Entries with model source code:
## Begin
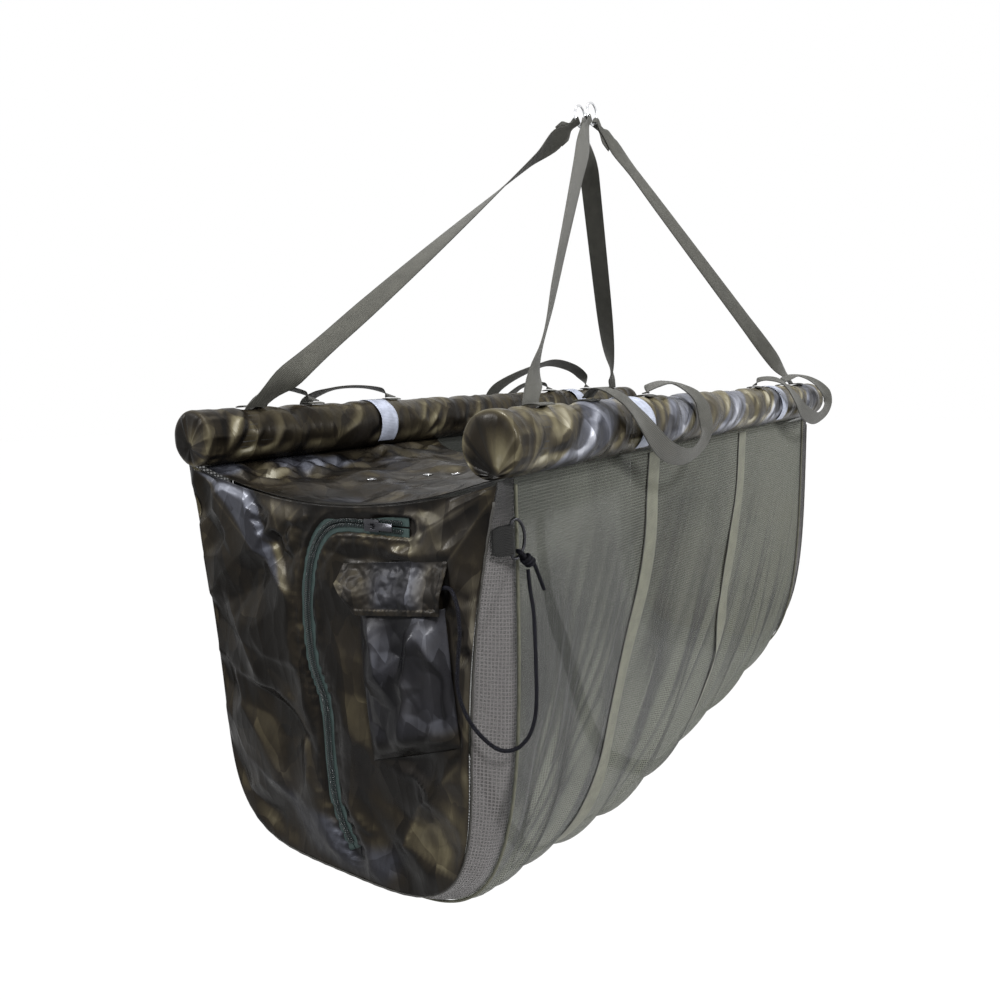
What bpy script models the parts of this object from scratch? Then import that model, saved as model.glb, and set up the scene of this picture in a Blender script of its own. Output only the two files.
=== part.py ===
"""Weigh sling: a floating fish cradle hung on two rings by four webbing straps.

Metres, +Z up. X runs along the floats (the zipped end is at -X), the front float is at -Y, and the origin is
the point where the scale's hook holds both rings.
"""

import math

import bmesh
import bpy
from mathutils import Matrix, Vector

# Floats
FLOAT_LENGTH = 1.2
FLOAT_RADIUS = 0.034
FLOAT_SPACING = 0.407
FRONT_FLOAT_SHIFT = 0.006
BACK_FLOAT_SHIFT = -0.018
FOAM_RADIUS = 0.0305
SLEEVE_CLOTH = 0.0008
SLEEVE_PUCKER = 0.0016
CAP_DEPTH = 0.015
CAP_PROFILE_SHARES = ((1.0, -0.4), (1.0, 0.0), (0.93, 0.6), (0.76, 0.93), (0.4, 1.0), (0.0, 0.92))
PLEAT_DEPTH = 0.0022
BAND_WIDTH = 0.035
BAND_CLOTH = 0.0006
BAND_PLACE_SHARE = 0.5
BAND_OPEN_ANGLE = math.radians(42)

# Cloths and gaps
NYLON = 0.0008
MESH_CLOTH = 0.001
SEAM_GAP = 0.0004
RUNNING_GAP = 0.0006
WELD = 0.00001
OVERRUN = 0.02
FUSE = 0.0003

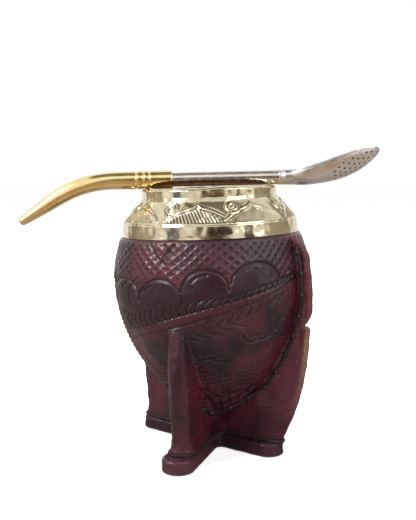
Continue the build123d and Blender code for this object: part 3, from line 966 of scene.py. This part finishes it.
## End
Using the data above, print every record exactly as shown.

* [Response below]
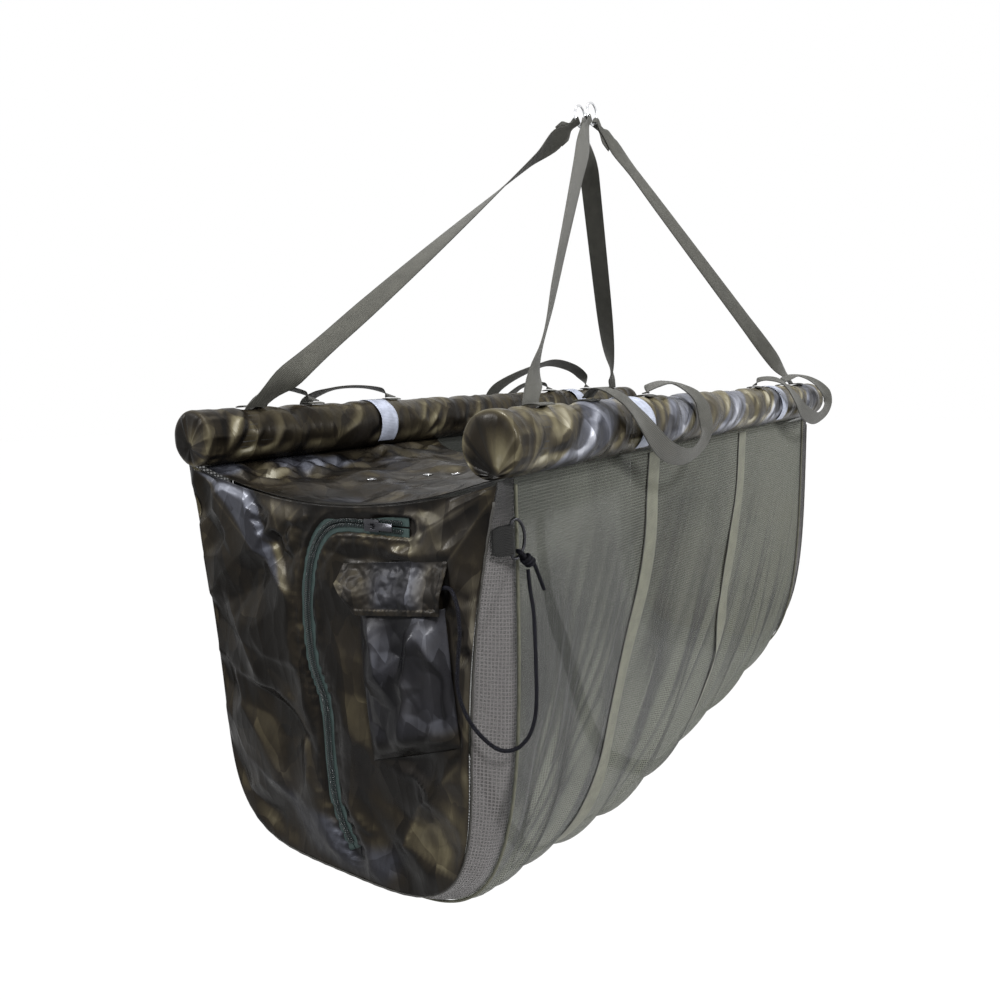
What bpy script models the parts of this object from scratch? Then import that model, saved as model.glb, and set up the scene of this picture in a Blender script of its own. Output only the two files.
=== part.py ===
"""Weigh sling: a floating fish cradle hung on two rings by four webbing straps.

Metres, +Z up. X runs along the floats (the zipped end is at -X), the front float is at -Y, and the origin is
the point where the scale's hook holds both rings.
"""

import math

import bmesh
import bpy
from mathutils import Matrix, Vector

# Floats
FLOAT_LENGTH = 1.2
FLOAT_RADIUS = 0.034
FLOAT_SPACING = 0.407
FRONT_FLOAT_SHIFT = 0.006
BACK_FLOAT_SHIFT = -0.018
FOAM_RADIUS = 0.0305
SLEEVE_CLOTH = 0.0008
SLEEVE_PUCKER = 0.0016
CAP_DEPTH = 0.015
CAP_PROFILE_SHARES = ((1.0, -0.4), (1.0, 0.0), (0.93, 0.6), (0.76, 0.93), (0.4, 1.0), (0.0, 0.92))
PLEAT_DEPTH = 0.0022
BAND_WIDTH = 0.035
BAND_CLOTH = 0.0006
BAND_PLACE_SHARE = 0.5
BAND_OPEN_ANGLE = math.radians(42)

# Cloths and gaps
NYLON = 0.0008
MESH_CLOTH = 0.001
SEAM_GAP = 0.0004
RUNNING_GAP = 0.0006
WELD = 0.00001
OVERRUN = 0.02
FUSE = 0.0003

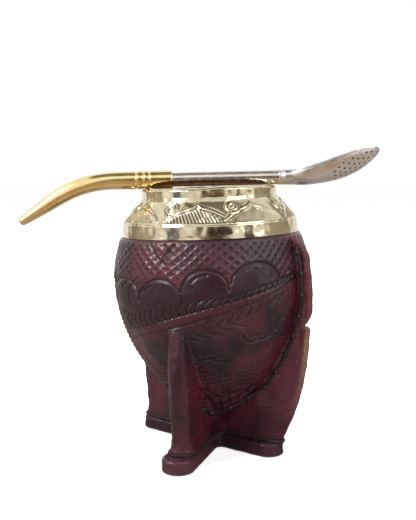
Continue the build123d and Blender code for this object: part 3, from line 966 of scene.py. This part finishes it.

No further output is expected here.